In the letter, Mr Cameron calls on Ms Sturgeon to use the SNP’s position of strength as an opportunity for reform, and says the SNP’s current constitution is a barrier to trust. He says that the current SNP constitution:
1. Makes the interests of Scotland seem like an afterthought.
2. Appears narrow and selfish.
3. Leaves it unclear what the SNP stands for, apart from separation.
SIU is offering the SNP up to £5,000 to help with relevant costs if Ms Sturgeon will put the constitution on the conference agenda, and the party agrees to change it to show a positive view of how a future SNP government will use its powers.
Mr Cameron said: “The SNP is in a position of amazing strength. It is in effect the Scottish political establishment, thanks to its eight years in power, its unprecedented funding and its dominance of the media agenda. The party of Sturgeon and Salmond has a real and pressing responsibility to stop acting as though it is in opposition, and to set out its fundamental principles for government. Government policy should be based on principles, not make-it-up as you go along. If Ms Sturgeon does not take up Scotland In Union’s £5,000 offer, she and her party will be shown as fixated on separation at all costs – and Scottish politics will continue to suffer from a lack of positive ideas to help people in Scotland.”
The full text of the letter is as follows:
Dear Ms Sturgeon
An offer of help from Scotland In Union
The SNP has been in government for more than eight years, and has record numbers of members and large cash donations. Your party is still riding high, despite some recent minor setbacks. Now is the time to reform, from a position of unprecedented strength.

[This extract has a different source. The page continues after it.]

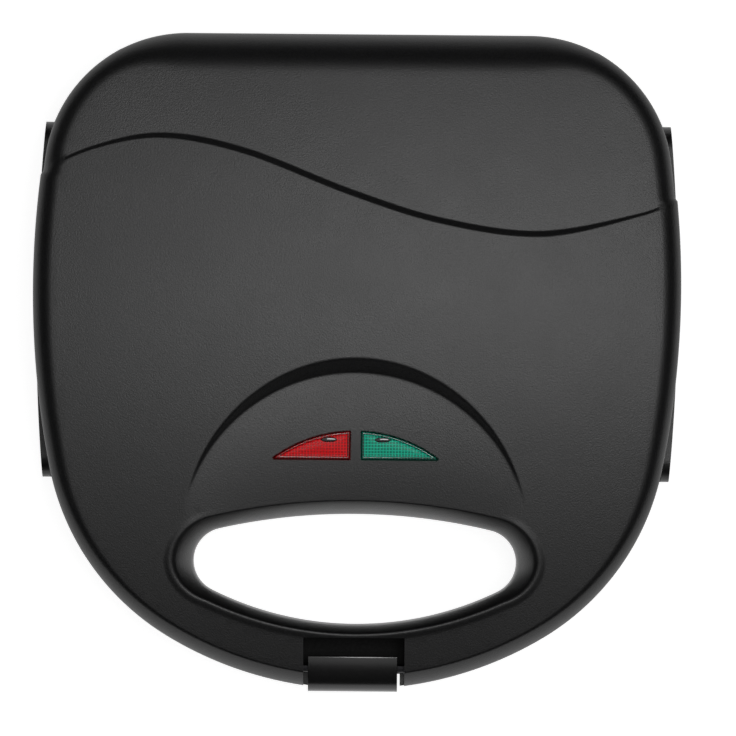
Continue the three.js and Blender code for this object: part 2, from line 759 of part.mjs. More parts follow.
function innerFrame(sign, boundary, notchBack, cheek) {
  const faceZ = level.parting + sign * frameFace;
  const backZ = level.parting + sign * frameBack;
  const [lowZ, highZ] = sign > 0 ? [faceZ, backZ] : [backZ, faceZ];
  const clearance = frame.clearance;
  const plateLoop = roundedLoop(plateArea.halfX, plateArea.lowY, plateArea.highY, plateCorner);
  return cut(
    slab(outlineLoop, boundary + body.wall + clearance + frame.draft, lowZ, highZ),
    slab(openingLoop, -(body.wall + clearance + frame.draft), lowZ - overrun, highZ + overrun),
    slab(plateLoop, -clearance, lowZ - overrun, highZ + overrun),
    notch(cheek + clearance, notchBack + body.wall + clearance),
    trough(body.wall + clearance),
    ...frameSpots.map(([x, y]) => rodZ(x, y, screw.radius + fit.seat, 0, lidPeak, 8)),
  );
}

// Grill plate, drawn with its rim at z = 0 and its bowl below

function plateRibs() {
  const margin = plate.lip + plate.slope;
  const halfX = plateArea.halfX - margin;
  const halfCount = Math.floor((halfX - rib.width) / rib.pitch);
  const floorZ = -plate.bowl;
  const corner = plateCorner - margin;
  return Array.from({ length: 2 * halfCount + 1 }, (unused, index) => {
    const x = (index - halfCount) * rib.pitch;
    const past = Math.max(0, Math.abs(x) + rib.width / 2 - (halfX - corner));
    const shortened = corner - Math.sqrt(Math.max(0, corner ** 2 - past ** 2));
    const halfY = plateHalfY - margin - rib.endGap - shortened;
    const rectangle = (halfBreadth, halfLength, z) => [
      new THREE.Vector3(x - halfBreadth, plateMiddleY - halfLength, z),
      new THREE.Vector3(x + halfBreadth, plateMiddleY - halfLength, z),
      new THREE.Vector3(x + halfBreadth, plateMiddleY + halfLength, z),
      new THREE.Vector3(x - halfBreadth, plateMiddleY + halfLength, z),
    ];
    return loft([
      rectangle(rib.width / 2, halfY, floorZ - plate.thick / 2),
      rectangle(rib.width / 2, halfY, floorZ),
      rectangle(rib.crest / 2, halfY - rib.height, floorZ + rib.height),
    ]);
  });
}

// Pairs of cast ears that hold the heater against the back of the plate
function plateSaddles() {
  const { halfX, lowY } = heaterArea;
  const reach = heater.radius + fit.seat;
  const highZ = hair - below.floorUnder;
  const lowZ = highZ - saddle.height;
  const half = saddle.length / 2;
  const sides = [1, -1].flatMap((side) => [1, -1].map((edge) => {
    const near = side * halfX + edge * reach;
    const [lowX, highX] = edge > 0 ? [near, near + saddle.thick] : [near - saddle.thick, near];
    return box(lowX, highX, plateMiddleY - half, plateMiddleY + half, lowZ, highZ);
  }));
  const fronts = [1, -1].flatMap((side) => [1, -1].map((edge) => {
    const near = lowY + edge * reach;
    const [nearY, farY] = edge > 0 ? [near, near + saddle.thick] : [near - saddle.thick, near];
    const x = side * saddle.frontX;
    return box(x - half, x + half, nearY, farY, lowZ, highZ);
  }));
  return [...sides, ...fronts];
}

function plateSolid(posts, screwsFromBowl) {
  const loop = roundedLoop(plateArea.halfX, plateArea.lowY, plateArea.highY, plateCorner);
  const flange = slab(loop, 0, -plate.flange, 0);
  const shellInset = plate.lip - plate.thick;
  const bowl = loft([
    ring(loop, () => shellInset + plate.slope, () => -below.floorUnder),
    ring(loop, () => shellInset, () => -plate.flange / 2),
  ]);
  const hollow = loft([
    ring(loop, () => plate.lip + plate.slope, () => -plate.bowl),
    ring(loop, () => plate.lip, () => 0),
    ring(loop, () => plate.lip, () => overrun),
  ]);
  const stems = posts.map(([x, y]) => rodZ(x, y, post.radius, -below.postEnd, -plate.bowl - plate.thick / 2));
  const casting = join(cut(join(flange, bowl), hollow), ...plateRibs(), ...plateSaddles(), ...stems);
  const throughBores = posts.flatMap(([x, y]) => [
    rodZ(x, y, post.bore, -below.postEnd - overrun, 0, 8),
    rodZ(x, y, screw.head + fit.seat, -plate.bowl - screw.headThick - fit.seat, 0),
  ]);
  const blindBores = posts.map(([x, y]) => (
    rodZ(x, y, post.bore, -below.postEnd - overrun, post.boreDepth - below.postEnd, 8)
  ));
  return cut(casting, ...(screwsFromBowl ? throughBores : blindBores));
}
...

Scotland In Union believes the SNP’s constitution is an obstacle to positive politics in Scotland, particularly as the question of separation was settled in 2014 for at least a generation. Your candidates may say that a particular election “isn’t about independence”, but people who understand the benefits of the UK will not trust the SNP while its constitution reads:
2. The aims of the Party shall be:
(a) Independence for Scotland; that is the restoration of Scottish national sovereignty by restoration of full powers to the Scottish Parliament, so that its authority is limited only by the sovereign power of the Scottish People to bind it with a written constitution and by such agreements as it may freely enter into with other nations or states or international organisations for the purpose of furthering international cooperation, world peace and the protection of the environment.

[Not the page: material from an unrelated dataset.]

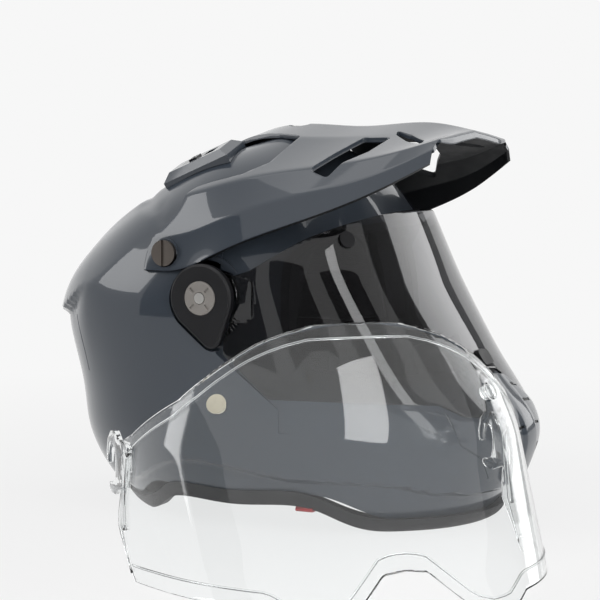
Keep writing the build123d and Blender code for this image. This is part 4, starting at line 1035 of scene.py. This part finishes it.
def facing(obj, direction):
    """Turns an open sheet's faces to one side."""
    total = Vector()
    for face in obj.data.polygons:
        total += face.normal * face.area
    if total.dot(Vector(direction)) < 0:
        edit_all(obj, (bpy.ops.mesh.flip_normals, {}))
    return obj


CHIN_PLATE = ((0, 98.8), (13.4, 97.2), (38.4, 75.4), (32.6, 53.3), (21.8, 45.5), (17.9, 28.6),
              (0, 24.7))


class HELMET_OT_chin(bpy.types.Operator):
    """Model the faceted plate over the chin vent, with its narrow openings"""
    bl_idname = "helmet.chin"
    bl_label = "Chin Vent Plate"

    def layer(self, name, thickness):
        def place(u, v):
            x, y, z = egg(0.36 + 0.28 * u, 16 + 92 * v, -5.6)
            step = 1.2 * (1 - ease(np.abs(x) + np.maximum(z - 62, 0) * 0.12, 11, 14))
            return x, y - step, z
        sheet = facing(pulled_grid(name, 96, 64, place), (0, -1, 0))
        return thickened(sheet, thickness)

    def execute(self, context):
        outline = rounded(both_sides(CHIN_PLATE), 2.5)
        plate = combine(self.layer("chin_vent_plate", 2.4),
                        prism("plate_cutter", outline, "Y", -260, -110), "INTERSECT")
        ring = prism("ring", outline, "Y", -260, -110)
        inner = [(a * 0.93, 62 + (b - 62) * 0.93) for a, b in outline]
        combine(ring, prism("ring_cutter", inner, "Y", -270, -100))
        wall = combine(self.layer("plate_wall", 6.8), ring, "INTERSECT")
        combine(plate, wall, "UNION")
        for side in (1, -1):
            for x, z, length in ((17, 91, 11), (20, 80.6, 17), (18, 66, 15)):
                slot = [(side * (x - length / 2), z - 0.9), (side * (x + length / 2), z - 2.6),
                        (side * (x + length / 2), z - 0.9), (side * (x - length / 2), z + 0.9)]
                combine(plate, prism("slot_cutter", slot, "Y", -240, -100))
        soften_edges(clean(plate, 0.01), 0.5, 40)
        smooth(plate, 28)
        coat(plate, "paint")
        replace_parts(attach(plate, "helmet"), "chin_vent_housing")
        return {"FINISHED"}


def swollen(pad, pressure, cap):
    """Blows a closed pad up like a stuffed cushion, each point by no more than cap millimetres."""
    scene = bpy.context.scene
    start = points(pad)
    cloth = pad.modifiers.new("Cloth", "CLOTH")
    cloth.settings.quality = 4
    cloth.settings.mass = 0.3
    cloth.settings.tension_stiffness = cloth.settings.compression_stiffness = 15
    cloth.settings.bending_stiffness = 0.5
    cloth.settings.use_pressure = True
    cloth.settings.uniform_pressure_force = pressure
    cloth.settings.effector_weights.gravity = 0
    cloth.point_cache.frame_start, cloth.point_cache.frame_end = 1, CLOTH_FRAMES
    for number in range(1, CLOTH_FRAMES + 1):
        scene.frame_set(number)
    found = pad.evaluated_get(bpy.context.evaluated_depsgraph_get())
    end = np.zeros(len(start) * 3)
    found.data.vertices.foreach_get("co", end)
    pad.modifiers.remove(cloth)
    scene.frame_set(1)
    move = end.reshape(-1, 3) - start
    length = np.maximum(np.linalg.norm(move, axis=1), 1e-9)
    set_points(pad, start + move * np.minimum(1, cap * MM / length)[:, None])


def cushion(name, node, channel, cap=5.0, colour="fabric"):
    """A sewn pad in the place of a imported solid; channel gives its seams' depth in millimetres."""
    pad = copied(node, name)
    set_points(pad, points(pad) - normals_of(pad) * MM)
    add_modifier(pad, "REMESH", mode="VOXEL", voxel_size=4 * MM, adaptivity=0.0)
    apply_all(pad)
    swollen(pad, 4.0, cap)
    add_modifier(pad, "SUBSURF", levels=1, render_levels=1)
    apply_all(pad)
    co = points(pad)
    set_points(pad, co - normals_of(pad) * channel(*(co / MM).T)[:, None] * MM)
    smooth(pad, 60)
    coat(pad, colour)
    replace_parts(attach(pad, "helmet"), node)
    return pad


def valley(x, middle, width=2.2):
    return np.exp(-((x - middle) / width) ** 2)


class HELMET_OT_padding(bpy.types.Operator):
    """Sew the comfort padding: crown liner, cheek pads and neck roll"""
    bl_idname = "helmet.padding"
    bl_label = "Padding"

    def execute(self, context):
        cushion("quilted_crown_liner", "crown_liner", lambda x, y, z: 2.2 * sum(
            valley(np.abs(x), middle) for middle in (0, 21.8, 43.5)), 3.0)
        for side in ("left", "right"):
            cushion("sewn_cheek_pad_" + side, "cheek_pad_" + side, lambda x, y, z: 2.4 * (
                valley(y, -67.3) + valley(y, -41.1)), 5.0)
        cushion("stuffed_neck_roll", "neck_roll", lambda x, y, z: 1.8 * valley(z, 38, 1.8)
                + 1.2 * valley(np.abs(x), 60) + 1.2 * valley(x, 0), 5.0)
        return {"FINISHED"}


def eased_line(spots, reach, step=2.0):
    """A line of straight runs with its corners drawn in by a reach."""
    spots = [np.array(p, float) for p in spots]
    line = [spots[0]]
    for before, corner, after in zip(spots, spots[1:], spots[2:]):
        one, two = before - corner, after - corner
        near = min(reach, np.linalg.norm(one) * 0.45, np.linalg.norm(two) * 0.45)
        one, two = one / np.linalg.norm(one) * near, two / np.linalg.norm(two) * near
        for t in np.linspace(0, 1, 9):
            line.append(corner + one * (1 - t) ** 2 + two * t ** 2)
    return stretched(line + [spots[-1]], step)


def webbing(name, line, middle, width, thickness, node, colour):
    """A flat strap: a line in front view, run across its width along y."""
    across = 9

    def place(u, v):
        where = v * (len(line) - 1)
        x = np.interp(where, np.arange(len(line)), line[:, 0])
        z = np.interp(where, np.arange(len(line)), line[:, 1])
        return x, middle + (u - 0.5) * width, z
    strap = pulled_grid(name, across, len(line) - 1, place)
    thickened(strap, thickness, 0)
    soften_edges(clean(strap, 0.001), thickness * 0.35, 50)
    smooth(strap, 50)
    coat(strap, colour)
    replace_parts(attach(strap, "helmet"), node)
    return strap


class HELMET_OT_webbing(bpy.types.Operator):
    """Weave the chin straps, the red pull tabs and the chin curtain"""
    bl_idname = "helmet.webbing"
    bl_label = "Straps and Curtain"

    def execute(self, context):
        for (side, sign), end in zip(SIDES, (21.0, 36.0)):
            line = eased_line([(sign * 102.9, 60.1), (sign * 102.9, 36.1), (sign * 64.4, 16.12),
                               (sign * end, 16.12)], 14)
            webbing("woven_chin_strap_" + side, line, 14.96, 22, 1.6, "chin_strap_" + side,
                    "webbing")
            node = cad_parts["pull_tab_" + side]
            co = np.array([tuple(v.co) for v in node.data.vertices]) / MM
            low, high = co[:, 2].min() + 0.7, co[:, 2].max()
            outer = np.abs(co[:, 0])
            top = outer[co[:, 2] > high - 0.5].max() - 0.7
            foot = outer[co[:, 2] < co[:, 2].min() + 0.5].max() - 0.7
            inner = outer.min() + 0.7
            line = eased_line([(sign * top, high), (sign * foot, low), (sign * inner, low),
                               (sign * inner, high)], 3, 0.8)
            webbing("red_pull_tab_" + side, line, (co[:, 1].min() + co[:, 1].max()) / 2, 12, 1.2,
                    "pull_tab_" + side, "red")

        low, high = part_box("chin_curtain")
        level_z = 12.75
        inset = FRONT + low.y / MM / float(level(np.array(level_z), 0.0)[1] / FRONT)
        rear = high.y / MM
        turns = np.linspace(0.25, 0.5, 400)
        x, y, z = egg(turns, np.full(400, level_z), inset)
        first = float(turns[np.argmax(y < rear)])

        def place(u, v):
            turn = first + (1 - 2 * first) * u
            x, y, z = egg(turn, np.full_like(u, level_z), inset)
            edge = rear + (y - rear) * v
            sag = 1.2 * np.sin(math.pi * v) * np.sin(math.pi * u)
            return x, edge, z - sag
        curtain = facing(pulled_grid("hemmed_chin_curtain", 60, 20, place), (0, 0, -1))
        thickened(curtain, 1.2, 0)
        smooth(clean(curtain, 0.001), 50)
        coat(curtain, "fabric")
        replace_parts(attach(curtain, "helmet"), "chin_curtain")
        return {"FINISHED"}


class HELMET_PT_panel(bpy.types.Panel):
    """Steps that dress the helmet"""
    bl_idname = "HELMET_PT_panel"
    bl_label = "Helmet"
    bl_space_type = "VIEW_3D"
    bl_region_type = "UI"
    bl_category = "Helmet"

    def draw(self, context):
        for name in HelmetSettings.__annotations__:
            self.layout.prop(context.scene.helmet_settings, name)
        for step in STEPS:
            self.layout.operator(step.bl_idname)


STEPS = (HELMET_OT_stage, HELMET_OT_coat_parts, HELMET_OT_shell, HELMET_OT_peak, HELMET_OT_panes,
         HELMET_OT_chin, HELMET_OT_padding, HELMET_OT_webbing)
CLASSES = (HelmetSettings, *STEPS, HELMET_PT_panel)


def register():
    for item in CLASSES:
        bpy.utils.register_class(item)
    bpy.types.Scene.helmet_settings = bpy.props.PointerProperty(type=HelmetSettings)


def unregister():
    del bpy.types.Scene.helmet_settings
    for item in reversed(CLASSES):
        bpy.utils.unregister_class(item)


def main():
    register()
    deselect()
    for step in STEPS:
        group, name = step.bl_idname.split(".")
        getattr(getattr(bpy.ops, group), name)()
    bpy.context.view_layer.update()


if __name__ == "__main__":
    main()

(b) the furtherance of all Scottish interests.
Policy and Direction
3. The policy and direction of the Party shall be that laid down from time to time in accordance with this Constitution and any Rules made under it.
We believe this constitution is a problem for most people in Scotland, for three reasons:
1. It clearly gives primacy to separation from the UK, with the ‘Scottish interests’ appearing as an afterthought. Indeed, if independence was actually in the interests of the people of Scotland, 2(a) would not even be needed.

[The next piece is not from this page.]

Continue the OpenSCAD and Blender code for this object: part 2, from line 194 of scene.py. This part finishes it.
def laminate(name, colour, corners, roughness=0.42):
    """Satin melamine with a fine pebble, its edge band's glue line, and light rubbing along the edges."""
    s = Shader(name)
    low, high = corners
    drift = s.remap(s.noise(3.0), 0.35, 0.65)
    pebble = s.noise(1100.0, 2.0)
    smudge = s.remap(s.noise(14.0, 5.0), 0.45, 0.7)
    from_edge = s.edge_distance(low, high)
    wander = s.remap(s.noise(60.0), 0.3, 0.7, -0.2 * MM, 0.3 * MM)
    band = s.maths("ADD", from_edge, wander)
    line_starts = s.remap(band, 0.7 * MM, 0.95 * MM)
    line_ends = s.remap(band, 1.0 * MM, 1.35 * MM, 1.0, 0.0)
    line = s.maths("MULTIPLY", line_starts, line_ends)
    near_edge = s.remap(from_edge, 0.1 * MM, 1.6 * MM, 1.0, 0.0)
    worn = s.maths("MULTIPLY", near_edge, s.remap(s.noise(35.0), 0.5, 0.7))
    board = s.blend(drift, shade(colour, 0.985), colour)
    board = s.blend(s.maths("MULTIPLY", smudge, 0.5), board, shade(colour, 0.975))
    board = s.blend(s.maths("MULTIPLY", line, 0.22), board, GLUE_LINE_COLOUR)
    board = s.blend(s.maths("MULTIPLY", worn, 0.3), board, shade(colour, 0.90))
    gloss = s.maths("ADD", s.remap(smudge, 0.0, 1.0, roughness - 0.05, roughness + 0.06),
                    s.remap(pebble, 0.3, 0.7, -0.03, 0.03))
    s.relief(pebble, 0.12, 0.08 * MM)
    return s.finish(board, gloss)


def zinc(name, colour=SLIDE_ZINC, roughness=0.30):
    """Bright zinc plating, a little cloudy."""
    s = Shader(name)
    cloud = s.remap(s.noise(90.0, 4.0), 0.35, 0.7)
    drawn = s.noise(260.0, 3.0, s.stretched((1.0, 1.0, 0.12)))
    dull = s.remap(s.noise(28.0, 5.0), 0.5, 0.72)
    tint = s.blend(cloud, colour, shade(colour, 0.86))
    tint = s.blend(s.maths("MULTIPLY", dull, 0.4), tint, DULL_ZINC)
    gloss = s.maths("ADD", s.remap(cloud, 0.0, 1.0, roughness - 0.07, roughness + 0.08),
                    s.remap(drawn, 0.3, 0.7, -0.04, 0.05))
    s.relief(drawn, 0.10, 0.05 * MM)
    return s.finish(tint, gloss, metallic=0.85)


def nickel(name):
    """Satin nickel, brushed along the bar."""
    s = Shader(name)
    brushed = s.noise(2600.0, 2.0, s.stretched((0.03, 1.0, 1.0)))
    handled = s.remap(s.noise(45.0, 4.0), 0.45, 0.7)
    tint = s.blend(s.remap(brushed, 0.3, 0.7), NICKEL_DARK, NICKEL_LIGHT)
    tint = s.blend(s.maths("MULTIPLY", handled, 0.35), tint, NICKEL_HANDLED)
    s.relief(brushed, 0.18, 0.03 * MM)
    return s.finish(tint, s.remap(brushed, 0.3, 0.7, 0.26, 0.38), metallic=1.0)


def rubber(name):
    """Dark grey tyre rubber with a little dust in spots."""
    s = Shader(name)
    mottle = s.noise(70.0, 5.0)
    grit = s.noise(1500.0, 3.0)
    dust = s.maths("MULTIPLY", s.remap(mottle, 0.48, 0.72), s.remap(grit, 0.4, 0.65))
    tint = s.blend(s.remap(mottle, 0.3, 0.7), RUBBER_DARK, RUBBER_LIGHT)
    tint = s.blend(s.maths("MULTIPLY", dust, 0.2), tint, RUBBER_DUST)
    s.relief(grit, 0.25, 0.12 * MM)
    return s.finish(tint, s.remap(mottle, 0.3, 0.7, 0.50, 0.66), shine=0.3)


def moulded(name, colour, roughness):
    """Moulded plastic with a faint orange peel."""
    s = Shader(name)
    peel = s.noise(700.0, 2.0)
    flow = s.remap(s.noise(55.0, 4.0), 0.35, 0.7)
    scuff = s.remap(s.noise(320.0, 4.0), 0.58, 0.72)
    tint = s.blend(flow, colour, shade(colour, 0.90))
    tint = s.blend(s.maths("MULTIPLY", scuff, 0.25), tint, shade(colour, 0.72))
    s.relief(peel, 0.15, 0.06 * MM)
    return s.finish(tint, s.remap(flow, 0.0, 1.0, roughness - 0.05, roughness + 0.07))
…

2. There is no mention of working in the interests of the rest of the UK. Those who care about people in Scotland, people in the rest of the UK and people in the rest of the world see this as narrow, selfish and potentially beggar-thy-neighbour.
3. There are no guiding principles for the party other than separation: it is unclear what the SNP stands for in government. Does the SNP represent state control, or individual choice and freedom? Does it stand more for big business, or does it favour the views of trade unions? Does it espouse progressive or regressive fiscal policy? Does it lean more towards free markets, or towards state direction of the economy? The lack of answers must make policy-making difficult for you, but more importantly it means voters must deduce SNP direction from looking at what the party has done recently, and looking for specifics in your manifestos.
Scotland In Union is a non-party, not-for-profit, pro-UK campaign group. It might seem surprising that we are offering help and advice to the SNP, but we are not anti-SNP as such: we are pro-UK, and want to see a prosperous and confident Scotland within the UK. We would like to see politics in Scotland conducted in terms of policies rather than powers, and the SNP has such power and resources at present that we are keen engage with you and your members on this subject. It is unhelpful to Scotland, and to the UK, to have a party of such strength as the SNP which does not clearly state its principles for government, which is why we are writing this open letter to you.
We assume that you and the party leadership are not radicals who want independence at any cost, even if it bankrupts Scotland and has a negative impact on other countries. We also assume that your members and politicians would benefit from a set of principles to help set policy.
We are aware that the party constitution is on your conference agenda in two weeks’ time. Our offer of help, therefore, is that if you:
1. Discuss the implications of your constitution at your October 2015 conference in Aberdeen;
2. Agree to change your constitution’s wording and order, so that it:
a. Focuses on working positively for Scotland, the UK and the wider world; and
b. Sets out clear and specific principles by which an SNP government will form policy and then act;
then we will contribute to the associated costs.
If you are prepared to take this bold and positive step, as a leader and a party, and you and your party decide to change the SNP constitution in this way, we undertake to raise up to £5,000 to cover resulting receipted and appropriate legal, drafting and distribution costs.
Please consider this offer in the serious and positive spirit in which it is made. I, or other members of the SIU committee, would be delighted to meet you to discuss our proposal. Time is short, though, before you need to produce your budget as a government, and write your manifesto for the 2016 Holyrood election. We therefore urge you to consider our offer and make positive change part of your manifesto discussion later this month.